You ARE totally alone in this. It’s Midnight and you are in the dark and alone. Yes, you are energy and connected and loved and blah, blah, blah. But the fact is you are alone. It’s you that has gotten in the way, or out of your way. It is you that needs to go within. Instead of praying ever up and out, you bow your head and try to truly connect with your Soul. That beautiful vortex that resides in your gut passed your intuition and right to your light. It’s hard to reconcile that all of the work you have done may not be enough. You see now that you truly do need help. Help from G-d and anyone else who can hear you. You have humbled and decide to just shut down. Whatever happens, you will willingly take it. You’re done and you’re giving up. You’re not giving up on your life (as in Depression – that’s an entirely different thing) but you are giving up, giving in and giving over.
Then it happens, just as you feel that you will be living a life as a Hermit, the Light comes.
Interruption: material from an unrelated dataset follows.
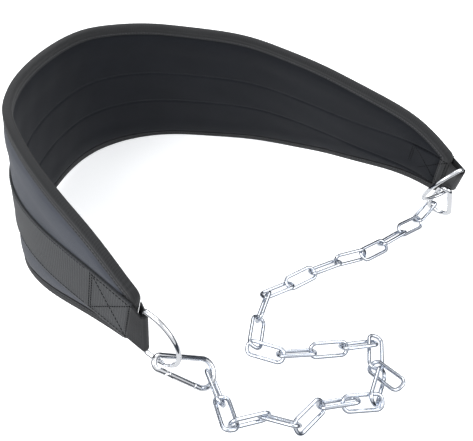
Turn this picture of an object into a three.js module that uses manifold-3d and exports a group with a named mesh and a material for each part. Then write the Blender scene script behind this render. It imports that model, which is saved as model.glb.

Synchronicity drops down her loving light. The right people literally walk in to your life. For me, some amazing healers heard my call….saw that my light was shimmering with a different glow. And it starts with just one. An amazing woman, Gina showed up just as I was thinking of her. I literally ran into her. As she opened her mouth to ask how I had been, I puked it all out. I told her all that I had been through. All that had happened and all that had been lost. She smiled and said, “OH, dear, you are going through a Dark Night of the Soul”. Just like that it made sense. I wasn’t sure exactly what it meant, but it rippled through me and I began to see the truth around everything. She gave me a hug and said that she understood and that she wished that others, especially other Light workers could be more understanding and cheer on the process instead of mock or blame. That was the support, the hand coming down from G-d that I had waited and called out for. G-d was listening. It was then that I began to hear Spirit again, the glorious Angels and steadfast Guides. All the beautiful layers of the Universal Source. I felt the connections again. I felt safe and loved and heard. It wasn’t about being vindicated; it was simply about being heard and understood.
You have seen the light, yet you feel a little numb and life seems to be passing you by. Others are still going through their experiences, good and bad, but you’re not a part of it and you are truly okay. You observe with indifference. You can be happy and empathetic for others but it really doesn’t affect you and you are, thankfully, okay with this. It’s nice and comfortable here in the Dark night. You have made friends with it. You begin to understand that feeling separated is actually a nice place to be. You welcome being an observer and start to see the Light in others. How they fit into the cosmic puzzle. There is still a separation, but the feeling is less numb and more settled. This is where the peace comes.